AIM OF THE TASK - Reproduce the listing below without any change.

SUPPLIED DATA -
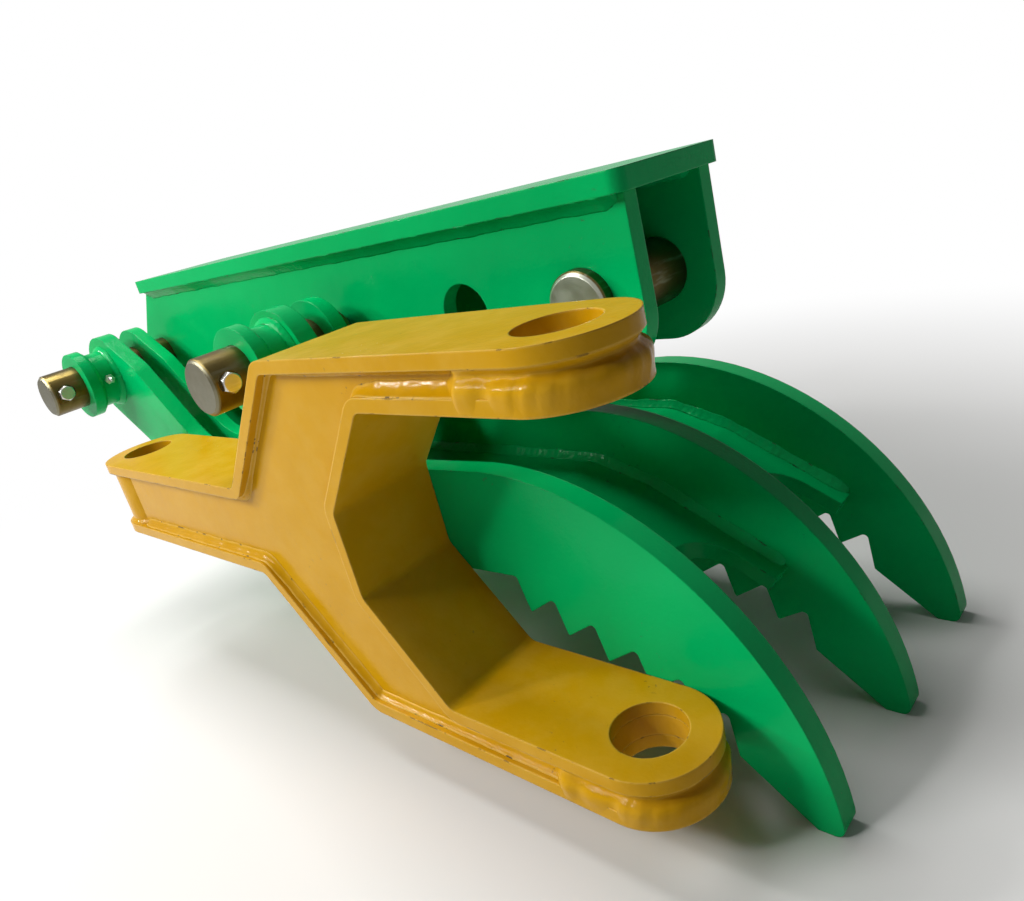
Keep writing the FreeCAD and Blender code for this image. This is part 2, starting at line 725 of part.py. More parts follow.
def make_channel():
    """Write the parts that are welded to the machine's arm."""
    export("flange_plate", flange_plate())
    export("side_plate_right", side_plate(-CHANNEL_HALF))
    export("side_plate_left", side_plate(CHANNEL_INNER_HALF))
    export("channel_brace", channel_brace())
    export("channel_pivot_boss", channel_pivot_boss())


def make_thumb():
    """Write the tines, the plates between them and the bearings at the pins."""
    export("tine_left", outer_tine(TINE_INNER_FACE))
    export("tine_centre", centre_tine())
    export("tine_right", outer_tine(-TINE_OUTER_FACE))
    export("root_plate", root_plate())
    palm = palm_plate()
    lug = lug_plate(LUG_OFFSET - LUG_THICKNESS / 2.0)
    export("palm_plate_left", palm)
    export("palm_plate_right", mirrored_y(palm))
    export("lug_plate_left", lug)
    export("lug_plate_right", mirrored_y(lug))
    for name, x, z in (("pivot", PIVOT_X, PIVOT_Z), ("link", LINK_PIN_X, LINK_PIN_Z)):
        ring = outboard_ring(x, z)
        boss = outboard_boss(x, z)
        nipple = grease_nipple(x, z)
        export(name + "_ring_left", ring)
        export(name + "_ring_right", mirrored_y(ring))
        export(name + "_boss_left", boss)
        export(name + "_boss_right", mirrored_y(boss))
        export(name + "_grease_nipples", Part.makeCompound([nipple, mirrored_y(nipple)]))


def make_pins():
    """Write the pins and their cross-bolts."""
    export("pivot_pin", pivot_pin())
    export("pivot_pin_bolts", pivot_pin_bolts())
    pin = link_pin()
    bolt = link_pin_bolt()
    export("link_pin_left", pin)
    export("link_pin_right", mirrored_y(pin))
    export("link_pin_bolt_left", bolt)
    export("link_pin_bolt_right", mirrored_y(bolt))
    export("base_pin", base_pin())
    export("base_pin_bolt", base_pin_bolt())


def make_yoke():
    """Write the plates and bosses of the yoke."""
    upper = yoke_upper_flange()
    boss = yoke_fork_boss()
    front = YOKE_CENTRE_Y - YOKE_DEPTH / 2.0 + WEB_RECESS
    back = YOKE_CENTRE_Y + YOKE_DEPTH / 2.0 - WEB_RECESS - YOKE_PLATE
    export("yoke_upper_flange", upper)
    export("yoke_lower_flange", mirrored_yoke(upper))
    export("yoke_liner", yoke_liner())
    export("yoke_front_web", yoke_web(front))
    export("yoke_back_web", yoke_web(back))
    export("yoke_upper_boss", boss)
    export("yoke_lower_boss", mirrored_yoke(boss))
    export("yoke_neck_boss", yoke_neck_boss())


os.makedirs("parts", exist_ok=True)
make_channel()
make_thumb()
make_pins()
make_yoke()
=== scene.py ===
"""The look of a weld-on excavator thumb with its fork yoke: enamel, weld beads, pins and bolts.

Lengths are in millimetres where welds and bolts are shaped, and in metres in the meshes, the
materials and the studio. X runs towards the tine tips, Y along the pins and Z up, with the origin
in the middle of the weld face. Right is -Y.

MM is a millimetre in metres. STEP is the distance between samples along a bead, and points nearer
than CLOSE count as one, both in millimetres. REFLECTED is how bright the white background is in
reflections, against 1 to the camera.
"""
import logging
import math
from dataclasses import dataclass, field
from enum import Enum

import bmesh
import bpy
import numpy as np
from mathutils import Matrix, Vector

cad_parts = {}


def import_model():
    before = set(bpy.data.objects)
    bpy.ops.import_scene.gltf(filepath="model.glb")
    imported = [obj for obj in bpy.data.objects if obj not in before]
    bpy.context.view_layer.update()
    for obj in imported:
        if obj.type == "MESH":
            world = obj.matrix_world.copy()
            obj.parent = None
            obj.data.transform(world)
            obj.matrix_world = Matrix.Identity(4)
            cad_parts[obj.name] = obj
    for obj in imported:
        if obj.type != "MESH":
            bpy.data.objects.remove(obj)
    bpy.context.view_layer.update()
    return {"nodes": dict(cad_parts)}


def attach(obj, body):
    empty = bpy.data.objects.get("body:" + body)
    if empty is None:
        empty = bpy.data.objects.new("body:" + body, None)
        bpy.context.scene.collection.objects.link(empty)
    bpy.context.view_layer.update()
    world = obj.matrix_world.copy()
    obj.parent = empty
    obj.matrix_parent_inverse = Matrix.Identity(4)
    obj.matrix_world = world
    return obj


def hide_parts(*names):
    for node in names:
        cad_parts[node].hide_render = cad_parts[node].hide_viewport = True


LOG = logging.getLogger("thumb")
MM = 0.001
STEP = 1.3
CLOSE = 1e-6
REFLECTED = 0.45
WHITE = (1.0, 1.0, 1.0)
Array = np.ndarray
FRONT = np.array([1.0, 0.0, 0.0])
LEFT = np.array([0.0, 1.0, 0.0])
UP = np.array([0.0, 0.0, 1.0])
RIGHT = -LEFT
DOWN = -UP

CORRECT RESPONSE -
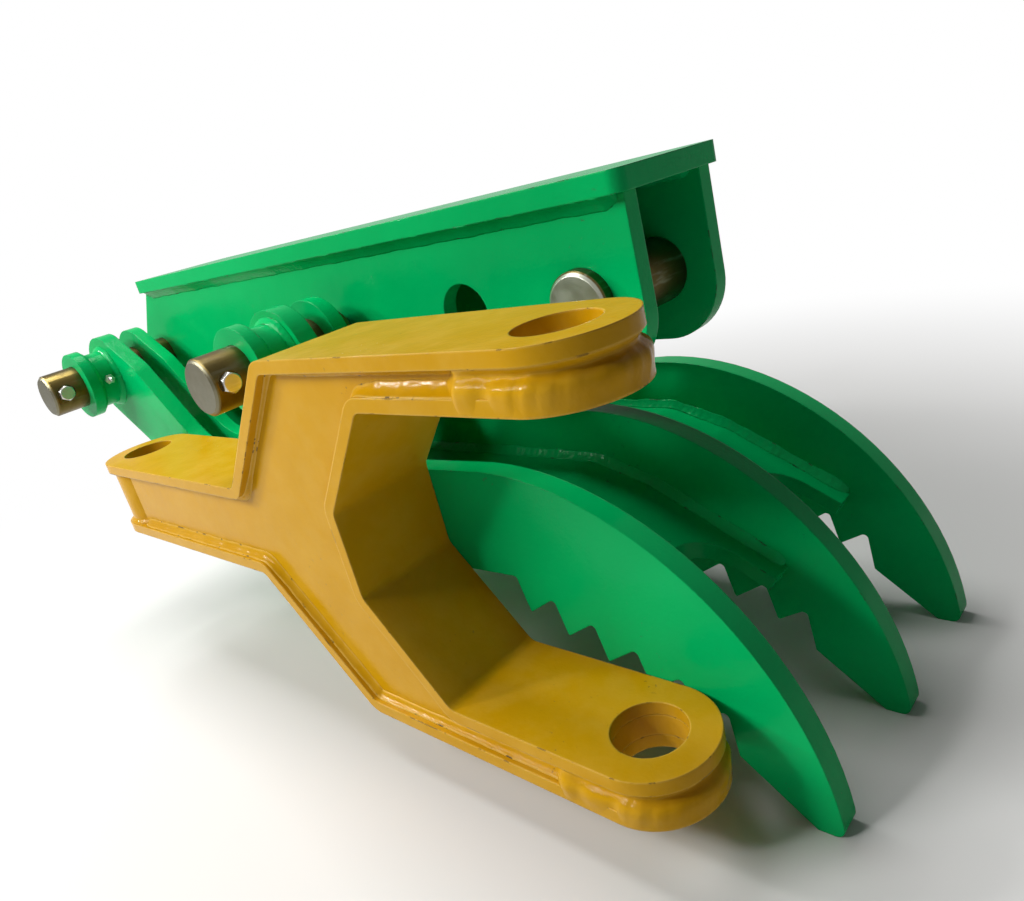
Keep writing the FreeCAD and Blender code for this image. This is part 2, starting at line 725 of part.py. More parts follow.
def make_channel():
    """Write the parts that are welded to the machine's arm."""
    export("flange_plate", flange_plate())
    export("side_plate_right", side_plate(-CHANNEL_HALF))
    export("side_plate_left", side_plate(CHANNEL_INNER_HALF))
    export("channel_brace", channel_brace())
    export("channel_pivot_boss", channel_pivot_boss())


def make_thumb():
    """Write the tines, the plates between them and the bearings at the pins."""
    export("tine_left", outer_tine(TINE_INNER_FACE))
    export("tine_centre", centre_tine())
    export("tine_right", outer_tine(-TINE_OUTER_FACE))
    export("root_plate", root_plate())
    palm = palm_plate()
    lug = lug_plate(LUG_OFFSET - LUG_THICKNESS / 2.0)
    export("palm_plate_left", palm)
    export("palm_plate_right", mirrored_y(palm))
    export("lug_plate_left", lug)
    export("lug_plate_right", mirrored_y(lug))
    for name, x, z in (("pivot", PIVOT_X, PIVOT_Z), ("link", LINK_PIN_X, LINK_PIN_Z)):
        ring = outboard_ring(x, z)
        boss = outboard_boss(x, z)
        nipple = grease_nipple(x, z)
        export(name + "_ring_left", ring)
        export(name + "_ring_right", mirrored_y(ring))
        export(name + "_boss_left", boss)
        export(name + "_boss_right", mirrored_y(boss))
        export(name + "_grease_nipples", Part.makeCompound([nipple, mirrored_y(nipple)]))


def make_pins():
    """Write the pins and their cross-bolts."""
    export("pivot_pin", pivot_pin())
    export("pivot_pin_bolts", pivot_pin_bolts())
    pin = link_pin()
    bolt = link_pin_bolt()
    export("link_pin_left", pin)
    export("link_pin_right", mirrored_y(pin))
    export("link_pin_bolt_left", bolt)
    export("link_pin_bolt_right", mirrored_y(bolt))
    export("base_pin", base_pin())
    export("base_pin_bolt", base_pin_bolt())


def make_yoke():
    """Write the plates and bosses of the yoke."""
    upper = yoke_upper_flange()
    boss = yoke_fork_boss()
    front = YOKE_CENTRE_Y - YOKE_DEPTH / 2.0 + WEB_RECESS
    back = YOKE_CENTRE_Y + YOKE_DEPTH / 2.0 - WEB_RECESS - YOKE_PLATE
    export("yoke_upper_flange", upper)
    export("yoke_lower_flange", mirrored_yoke(upper))
    export("yoke_liner", yoke_liner())
    export("yoke_front_web", yoke_web(front))
    export("yoke_back_web", yoke_web(back))
    export("yoke_upper_boss", boss)
    export("yoke_lower_boss", mirrored_yoke(boss))
    export("yoke_neck_boss", yoke_neck_boss())


os.makedirs("parts", exist_ok=True)
make_channel()
make_thumb()
make_pins()
make_yoke()
=== scene.py ===
"""The look of a weld-on excavator thumb with its fork yoke: enamel, weld beads, pins and bolts.

Lengths are in millimetres where welds and bolts are shaped, and in metres in the meshes, the
materials and the studio. X runs towards the tine tips, Y along the pins and Z up, with the origin
in the middle of the weld face. Right is -Y.

MM is a millimetre in metres. STEP is the distance between samples along a bead, and points nearer
than CLOSE count as one, both in millimetres. REFLECTED is how bright the white background is in
reflections, against 1 to the camera.
"""
import logging
import math
from dataclasses import dataclass, field
from enum import Enum

import bmesh
import bpy
import numpy as np
from mathutils import Matrix, Vector

cad_parts = {}


def import_model():
    before = set(bpy.data.objects)
    bpy.ops.import_scene.gltf(filepath="model.glb")
    imported = [obj for obj in bpy.data.objects if obj not in before]
    bpy.context.view_layer.update()
    for obj in imported:
        if obj.type == "MESH":
            world = obj.matrix_world.copy()
            obj.parent = None
            obj.data.transform(world)
            obj.matrix_world = Matrix.Identity(4)
            cad_parts[obj.name] = obj
    for obj in imported:
        if obj.type != "MESH":
            bpy.data.objects.remove(obj)
    bpy.context.view_layer.update()
    return {"nodes": dict(cad_parts)}


def attach(obj, body):
    empty = bpy.data.objects.get("body:" + body)
    if empty is None:
        empty = bpy.data.objects.new("body:" + body, None)
        bpy.context.scene.collection.objects.link(empty)
    bpy.context.view_layer.update()
    world = obj.matrix_world.copy()
    obj.parent = empty
    obj.matrix_parent_inverse = Matrix.Identity(4)
    obj.matrix_world = world
    return obj


def hide_parts(*names):
    for node in names:
        cad_parts[node].hide_render = cad_parts[node].hide_viewport = True


LOG = logging.getLogger("thumb")
MM = 0.001
STEP = 1.3
CLOSE = 1e-6
REFLECTED = 0.45
WHITE = (1.0, 1.0, 1.0)
Array = np.ndarray
FRONT = np.array([1.0, 0.0, 0.0])
LEFT = np.array([0.0, 1.0, 0.0])
UP = np.array([0.0, 0.0, 1.0])
RIGHT = -LEFT
DOWN = -UP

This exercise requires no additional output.